About the same time, I read a piece in a regional paper out of the Rockies about the gas boom in Wyoming and eastern Colorado, and the drug problem that came with it. Seems like methamphetamines keep the roustabouts and riggers going amid the bitter cold, until they are hooked. Then they lose their jobs and after that, their families.

It’s not just the environment that gets lost in the rush to fuel America from the outback. Families, children and small towns suffer too.
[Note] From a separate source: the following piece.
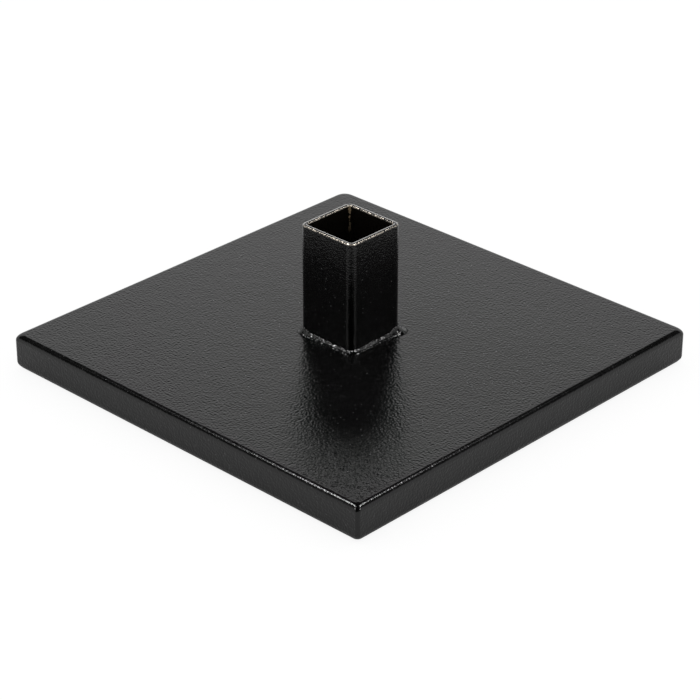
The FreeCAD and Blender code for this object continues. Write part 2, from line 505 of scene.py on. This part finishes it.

In the Adirondacks, local old-timers worry about what will happen to the fabric of life in that relatively isolated corner of America if gas companies “frack” their fabled strip of mountains straddling New York and Pennsylvania.

Meanwhile, Shell received approval for a plan to drill oil 70 miles off the coast of northwest Alaska, where the sea surges in 20-foot swells, while the XL pipeline plans to shoot across the Midwest’s massive Ogallala aquifer, the source and container of the area’s water that nurtures not only crops, but families and towns just to transport oil from Canada to Houston — where it will be refined and exported to Latin America. Closer to home, in that vast desert expanse between Baker and Las Vegas, a huge electric generating plant is uprooting the kit fox and the desert tortoise and planting a company town and acres of technology to harness the sun’s energy to keep L.A. growing and a couple of corporations afloat.

This time leading up to the spring festivals of Western tradition – Passover, Easter –  reminds us to clean out the cupboards, shed stuff at the back of our closets, cut out some of the wastefulness, eliminate a few luxuries.  What if we cut back our consumption of fuel? We could drive less or eat food that uses less oil to produce or get to market.  We could lobby for policies that decrease use or create sustainable sources.  The season also calls us to feel loss, to attend to our damaged relations, and to heal the broken human spirit.

“They paved paradise and put up a parking lot,” Joni Mitchell sang decades ago in an urban lamentation. Perhaps hers is the best response: Mourning. Grief. Sorrow.